Last night, Om Balik posted a few links, and one was titled Return of Hype 3.0. I like Om's blog, and it's one of the tech blogs that is in my "Favorites" channel in FeedDemon.
I posted a comment to his blog already.
re: Return of Hype 3.0 / PR firms are hiring like crazy (nice double title, though).
The dot-com hype cannot be blamed fully on the public relations industry. It took two to tango, and journalists need to take some of the blame for not vetting stories. If some background research had been done, most likely half the stories would have been spiked.
But there is really a lot more to say on the subject than really fit on his blog. Journalism and public relations is like a dance. A dance where both parties know the rules.
To blame the dot-com hype and boom on PR is to ignore the greater story. How hard is it for journalists to dig a little? Maybe I'm a different type of PR person - I don't drink the Kool Aid, and I try to have POP! PR follow the same route - but the dot-bomb magazines seemed to be serving it in barrels.
It seems to me - and has been confirmed by reporter friends - that technology reporters do not care about the business story but about the technology only. Here's a perfect example of that: I was at a meeting at Wired Magazine, and I was up-front with the reporter, whom I respected tons and worked with a lot before. I thanked him for taking the meeting, but let him know that the product was currently vapor.
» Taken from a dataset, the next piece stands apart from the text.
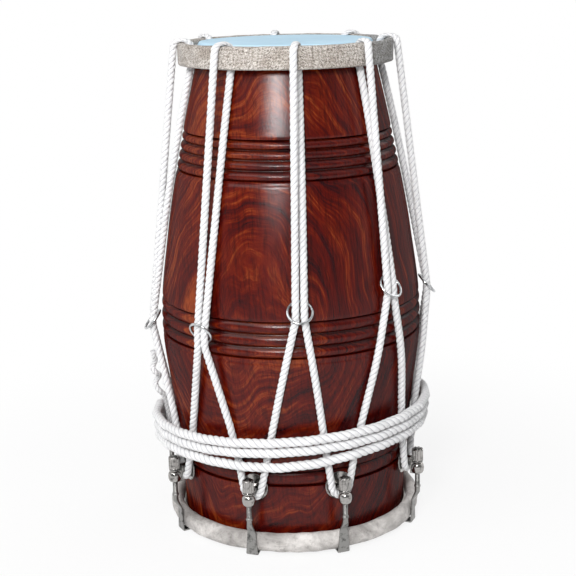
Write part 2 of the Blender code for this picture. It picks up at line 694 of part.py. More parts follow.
def saddle_mesh():
    """Plate against the shell, boss that the rope bends round, and an eye for the bolt."""
    def along_radius(mesh, radius):
        mesh.transform(Matrix.Translation((0.0, -radius, SADDLE_Z)) @ Matrix.Rotation(math.pi / 2, 4, "X")
                       @ Matrix.Rotation(PLATE_TURN, 4, "Z"))
        return mesh

    plate = along_radius(turned("plate", [
        (0.0, 0.0), (PLATE_R, 0.0), (PLATE_R, PLATE_T), (0.0, PLATE_T)], PLATE_SIDES), PLATE_BACK)
    sink = PLATE_T / 2
    boss_length = BOSS_FRONT - PLATE_FRONT + sink
    boss = turned("boss", [(0.0, 0.0), (BOSS_R, 0.0), (BOSS_R, boss_length), (0.0, boss_length)], BOSS_SIDES)
    boss = along_radius(boss, PLATE_FRONT - sink)
    eye_flat = EYE_R - EYE_ROUND
    eye = turned("eye", [
        (0.0, EYE_BOTTOM), (eye_flat, EYE_BOTTOM), (EYE_R, EYE_BOTTOM + EYE_ROUND),
        (EYE_R, EYE_TOP - EYE_ROUND), (eye_flat, EYE_TOP), (0.0, EYE_TOP)], EYE_SIDES)
    eye.transform(Matrix.Translation((0.0, -ROD_AXIS, 0.0)))
    low = EYE_BOTTOM + GAP
    high = EYE_TOP - GAP
    half = NECK_HALF_W
    neck = lofted("neck", [
        [(-half, -r, low), (half, -r, low), (half, -r, high), (-half, -r, high)]
        for r in (NECK_BACK, ROD_AXIS - ROD_R)])
    bore = turned("bore", [
        (0.0, EYE_BOTTOM - EYE_R), (BORE_R, EYE_BOTTOM - EYE_R),
        (BORE_R, EYE_TOP + EYE_R), (0.0, EYE_TOP + EYE_R)], BORE_SIDES)
    bore.transform(Matrix.Translation((0.0, -ROD_AXIS, 0.0)) @ Matrix.Rotation(math.pi / 12, 4, "Z"))
    mesh = boolean(plate, boss, "UNION")
    mesh = boolean(mesh, neck, "UNION")
    mesh = boolean(mesh, eye, "UNION")
    mesh = boolean(mesh, bore, "DIFFERENCE")
    mesh.name = "rope_saddle"
    return mesh


def nut_mesh():
    """Barrel nut, about its own axis and standing on z = 0."""
    return turned("tension_nut", [
        (NUT_R - NUT_EDGE, 0.0), (NUT_R, NUT_EDGE), (NUT_R, NUT_H - NUT_EDGE), (NUT_R - NUT_EDGE, NUT_H),
        (BORE_R, NUT_H), (BORE_R, 0.0)], BORE_SIDES)


def washer_mesh():
    """Plain washer, standing on z = 0."""
    return turned("nut_washer", [
        (WASHER_R, 0.0), (WASHER_R, WASHER_T), (BORE_R, WASHER_T), (BORE_R, 0.0)], BORE_SIDES)


def strand_middle(unit, z):
    """Point midway between a unit's two strands at a height above its ring."""
    ring = ring_place(unit)
    outer_top = (OUTER_PASS_R, TREBLE_ROUND_Z)
    share = (z - ring[1]) / (TREBLE_ROUND_Z - ring[1])
    outer = ring[2] + (outer_top[0] - ring[2]) * share
    line = taut((TREBLE_HOOP_BOTTOM, INNER_PASS_R), (ring[1], ring[2]))
    (z0, r0), (z1, r1) = line[-1], line[-2]
    inner = r0 + (r1 - r0) * (z - z0) / (z1 - z0)
    return polar(ring[0] + HOOP_LEAN * share, (outer + inner) / 2, z)


def ring_axis(unit):
    """Direction in which a ring slides up its strands."""
    z = RING_HEIGHTS[unit]
    return (strand_middle(unit, z + RING_TRAVEL) - strand_middle(unit, z)).normalized()


def place_ring(unit, mesh, finish):
    """One tuning ring, tilted across its strands with its outer side low."""
    azimuth, z, radius = ring_place(unit)
    axis = ring_axis(unit)
    across = Vector((math.cos(azimuth), math.sin(azimuth), 0.0))
    normal = Matrix.Rotation(ring_tilt(unit), 3, across) @ axis
    item = add_object("tuning_ring_%d" % (unit + 1), mesh, finish)
    item.rotation_euler = normal.to_track_quat("Z", "Y").to_euler()
    item.location = polar(azimuth, radius, z)
    return item


def build():
    """Model every piece."""
    clear_scene()
    wood = material("sheesham", SHEESHAM, 0.25)
    film = material("blue_film", FILM_BLUE, 0.35)
    hide = material("bass_hide", HIDE, 0.6)
    canvas = material("hoop_canvas", CANVAS, 0.85)
    hoop_wood = material("hoop_core", HOOP_WOOD, 0.7)
    paste = material("paste", PASTE_DARK, 0.8)
    rope = material("cotton_rope", ROPE_WHITE, 0.9)
    steel = material("plated_steel", STEEL, 0.3, 1.0)

    add_object("shell", shell_mesh(), wood)
    add_object("treble_skin", treble_skin_mesh(), film)
    add_object("bass_skin", bass_skin_mesh(), hide)
    paste_bottom = BASS_SKIN_T + GAP
    add_object("bass_paste", turned("bass_paste", [
        (0.0, paste_bottom), (PASTE_R, paste_bottom), (PASTE_TOP_R, paste_bottom + PASTE_T),
        (0.0, paste_bottom + PASTE_T)], PASTE_SIDES), paste)
    treble_core, treble_wrap = treble_hoop_meshes()
    add_object("treble_hoop_core", treble_core, hoop_wood)
    add_object("treble_hoop_wrap", treble_wrap, canvas)
    bass_core, bass_wrap = bass_hoop_meshes()
    add_object("bass_hoop_core", bass_core, hoop_wood)
    add_object("bass_hoop_wrap", bass_wrap, hide)

    tube("lacing_rope", lacing_points(), LACE_R, rope, closed=True)
    belt = belt_points()
    tube("belt_rope", belt, BELT_R, rope)
    print("belt rope, least gap to itself: %.2f mm" % (1000 * least_gap(belt, BELT_R, 6 * BELT_POINTS // 2)))
    tube("rope_tail_knot", tail_points(), TAIL_R, rope)

    ring_mesh = turned("tuning_ring", circle_profile(
        RING_R, RING_WIRE_R, RING_WIRE_R, 0.0, RING_WIRE_SIDES), RING_STEPS)
    saddle = saddle_mesh()
    hook = hook_mesh()
    nut = nut_mesh()
    washer = washer_mesh()
    for unit in range(UNITS):
        place_ring(unit, ring_mesh, steel)
        azimuth = math.radians(HOOK_AZIMUTHS[unit])
        number = unit + 1
        add_object("rope_saddle_%d" % number, saddle, steel).rotation_euler.z = azimuth
        add_object("hook_bolt_%d" % number, hook, steel).rotation_euler.z = azimuth
        plain = add_object("nut_washer_%d" % number, washer, steel)
        plain.location = polar(azimuth, ROD_AXIS, WASHER_Z)
        knob = add_object("tension_nut_%d" % number, nut, steel)
        knob.location = polar(azimuth, ROD_AXIS, NUT_Z)
        knob.rotation_euler.z = azimuth


build()
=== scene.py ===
"""Look of the dholak: turned and lacquered shell, wrapped hoops, twisted rope, plated tensioners.

Metres, in the frame of the solids. An azimuth of 0 degrees faces -Y, and positive ones turn towards +X.
"""
import math

import bmesh
import bpy
import numpy as np
from mathutils import Matrix, Vector


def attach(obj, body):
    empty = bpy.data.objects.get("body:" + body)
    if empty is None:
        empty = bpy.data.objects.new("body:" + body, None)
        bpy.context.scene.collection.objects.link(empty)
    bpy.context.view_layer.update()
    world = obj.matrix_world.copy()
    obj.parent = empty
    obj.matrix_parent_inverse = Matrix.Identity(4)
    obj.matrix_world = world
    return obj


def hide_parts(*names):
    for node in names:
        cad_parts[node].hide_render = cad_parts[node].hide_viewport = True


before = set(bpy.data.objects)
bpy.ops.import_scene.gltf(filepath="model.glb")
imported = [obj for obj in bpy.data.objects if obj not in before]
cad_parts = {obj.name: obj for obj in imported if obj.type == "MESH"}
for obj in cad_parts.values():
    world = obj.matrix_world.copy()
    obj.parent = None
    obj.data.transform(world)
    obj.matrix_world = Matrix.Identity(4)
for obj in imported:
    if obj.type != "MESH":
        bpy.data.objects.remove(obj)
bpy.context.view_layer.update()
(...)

He said "that's okay - we don't care if the product works or ever comes to market, as long as it's cool."
One of the worst dot-bomb perps was The Industry Standard. Staffed by what seemed to be a bunch of first-year journalists, the magazine bought everything lock, stock and barrel, and then perpetrated the dot-scam image with it's monthly roof parties. After one meeting with a reporter at the magazine - whom was the most unprofessional woman I ever dealt with - I realized that I did not need to pitch them anymore, it just didn't matter if a company was in the Standard. People might have subscribed to them, but did they actually read the magazine? I know that when they folded, I was one of many PR people that was not surprised (and somewhat glad), and thought that they embodied a lot of what was bad in dot-com journalism. Okay, fine, I cheered when I heard the news that they shut down.
You think, though, that since so many reporters got burnt during the dot-scam age, that reporters and editors would research more, do a little digging. Well, I guess not.
This month's Fortune has a huge VoIP article, and Vonage is the company in the first few grafs. How hard would it have been to Google "Jeffrey Citron," the company's CEO, and then found out that he has one of the largest SEC fines ever levied against an individual? That plays an important part, to me, in a business story. Here he has struck gold with Vonage, but there are skeletons in the closet that would lead you to wonder if Vonage is a good, long-term option for my VoIP services...
So, don't lay all the blame on the dot-com hype at the feet of PR. Journalists should take a long, hard look in the mirror and ask themselves if they should have been more cynical and drank less of the Kool Aid themselves.